Felipe Peña

Personal information
- Full name: Felipe Peña Biafore
- Date of birth: 5 April 2001 (age 25)
- Place of birth: Pehuajó, Argentina
- Height: 1.80 m (5 ft 11 in)
- Position: Midfielder

Team information
- Current team: Lanús
- Number: 5

Youth career
- 2012–2021: River Plate

Senior career*
- Years: Team / Apps / (Gls)
- 2021–2024: River Plate / 11 / (0)
- 2023: → Arsenal Sarandí (loan) / 25 / (0)
- 2023–2024: → Lanús (loan) / 30 / (2)
- 2024–: Lanús / 38 / (1)

= Felipe Peña =

Argentine footballer

Felipe Peña Biafore (born 5 April 2001) is an Argentine professional footballer who plays as a midfielder for Lanús.

==Career==
Peña is a product of River Plate's youth academy, having joined in 2012. On 14 February 2020, he signed his first professional contract with his childhood club.

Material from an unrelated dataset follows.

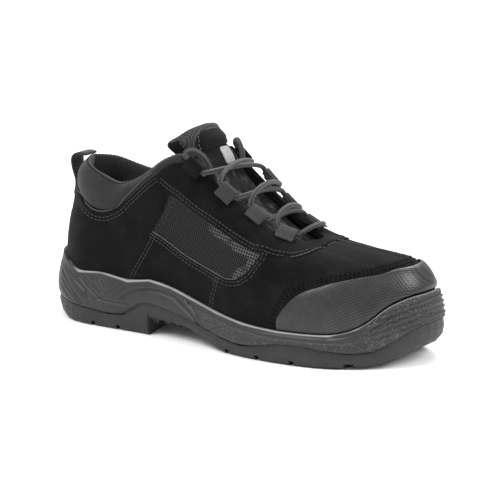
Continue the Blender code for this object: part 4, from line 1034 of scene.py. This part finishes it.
sideRows = {  # each row's seams, its two distances from them, and its thread
    "eyestay": (("eyestay",), (-1.9, -4.4), "thread"),
    "quarter": (("quarter",), (-1.9, -4.2), "thread"),
    "window": (("windowLow", "windowFront"), (1.9, 4.2), "thread"),
    "vamp": (("vamp",), (-1.9, -4.2), "thread"),
    "cap": (("cap",), (-1.2, -3.4), "darkThread"),
    "collar": (("collar",), (2.6, 4.8), "thread"),
}


def sewSides():
    for side, label in ((-1, "Lateral"), (1, "Medial")):
        for row, (names, offsets, thread) in sideRows.items():
            lines = [(onSide(seams[name], side), offset * side) for name in names for offset in offsets]
            rows = [rowOnSurface(points, offset, stitchPlan["pitch"]) for points, offset in lines]
            sewRows(row + "Stitch" + label, rows, thread, "suede")


sewSides()


def layPiping():
    # a thin bound edge under the collar and under the side window
    for side, label in ((-1, "Lateral"), (1, "Medial")):
        for name, offset in (("collar", -1.3), ("windowLow", 0.0)):
            path = [tuple(p + n * 0.15) for p, n, w in rowOnSurface(onSide(seams[name], side), offset * side, 1.6)]
            settle(sweep(name + "Piping" + label, path, 0.42, 6), "piping", "textile")


frontEdge = [(60.5, -31, 67.5), (64, -28.5, 68.2), (67.6, -23.6, 69.6), (70, -17.5, 71.4), (70.6, -6.9, 72.4),
    (71.1, 1.3, 73.2), (70.7, 12, 72.4), (70.6, 20, 71.2), (68.5, 29, 69.3), (61, 34.5, 67)]
frontFacing = (0.75, 0, 0.65)  # the way the tongue's front looks
patchEdge = [(-11.4, 116), (-12.8, 122), (-13.2, 128), (-11.6, 133.4), (-7.5, 136.6), (0.5, 137.6), (8.5, 136.6),
    (13.6, 133.4), (16.6, 128), (16.2, 122), (14.6, 116)]


layPiping()
openingEdge = [(-37.2, -25.4, 127), (-45.1, -26.4, 121.9), (-62.6, -27.9, 110), (-83, -27.4, 101),
    (-104.4, -24.5, 106.6), (-119, -15.8, 111.1), (-125.4, 0.7, 112.2), (-119, 17.2, 110), (-104.4, 25.9, 104.3),
    (-83, 28.8, 101), (-62.6, 29.3, 108.8), (-45.1, 27.8, 121.9), (-37.2, 26.8, 127)]
sewRows("collarRimStitch", [rowOnSurface(openingEdge, 0.0, 3.1)], "darkThread", "textile")
sewRows("eyestayFrontStitch", [rowOnSurface(frontEdge, 1.8, 3.1)], "paleThread", "suede")
onPatch = castOnto([(32 + (129 - z) * 0.75, y, z + 52) for y, z in patchEdge], [-v for v in frontFacing])
sewRows("patchStitch", [rowOnSurface(onPatch, 0.0, 2.8, frontFacing)], "paleThread", "suede")


def layLabel(settings):
    # a blank pale tape: a flat grid, its corners rounded, then laid on the front of the tongue
    cells, (width, height, corner) = settings["cells"], settings["size"]
    deselectAll()
    bpy.ops.mesh.primitive_grid_add(x_subdivisions=cells, y_subdivisions=cells, size=1, calc_uvs=False)
    piece = bpy.context.active_object
    piece.name = piece.data.name = "blankLabel"
    flat = coordinates(piece)[:, :2] * (width, height)
    over = np.maximum(0, np.abs(flat) + corner - (width / 2, height / 2))
    beyond = np.maximum(np.linalg.norm(over, axis=1) / corner, 1)[:, None]
    flat = np.sign(flat) * (np.abs(flat) - over + over / beyond)
    middle, up = outside.find_nearest(Vector(settings["centre"]) * mm)[:2]
    across = (Vector((0, 1, 0)) - up * up.y).normalized()
    along = up.cross(across)
    laid = [outside.find_nearest(middle + (across * u + along * v) * mm)[:2] for u, v in flat]
    moveVertices(piece, np.array([place + way * settings["lift"] * mm for place, way in laid]))
    piece.data.shade_smooth()
    thick = piece.modifiers.new("tapeThickness", "SOLIDIFY")
    thick.thickness, thick.offset = settings["thick"] * mm, 0.0
    applyModifiers(piece)
    settle(piece, "label", "textile")


layLabel({"size": (11.5, 13.0, 2.5), "centre": (-16.0, 9.5, 123.0), "cells": 8, "lift": 0.3, "thick": 0.7})
print("seams sewn")


# floor and end

def makeFloor(settings):
    deselectAll()
    bpy.ops.mesh.primitive_plane_add(size=settings["floorSize"], location=(0, 0, 0))
    floor = bpy.context.active_object
    floor.name = "paleFloor"
    floor.data.materials.append(materials["floor"])


makeFloor(studio)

He made his professional debut with River Plate in a 2–1 Copa Libertadores win over Independiente Santa Fe on 19 May 2021; the game was noteworthy as River Plate was hit by a COVID-19 outbreak, resulting in them having no substitute players, and their outfielder Enzo Pérez had to play as goalkeeper.

After a loan spell, Peña joined Lanús permanently in August 2024.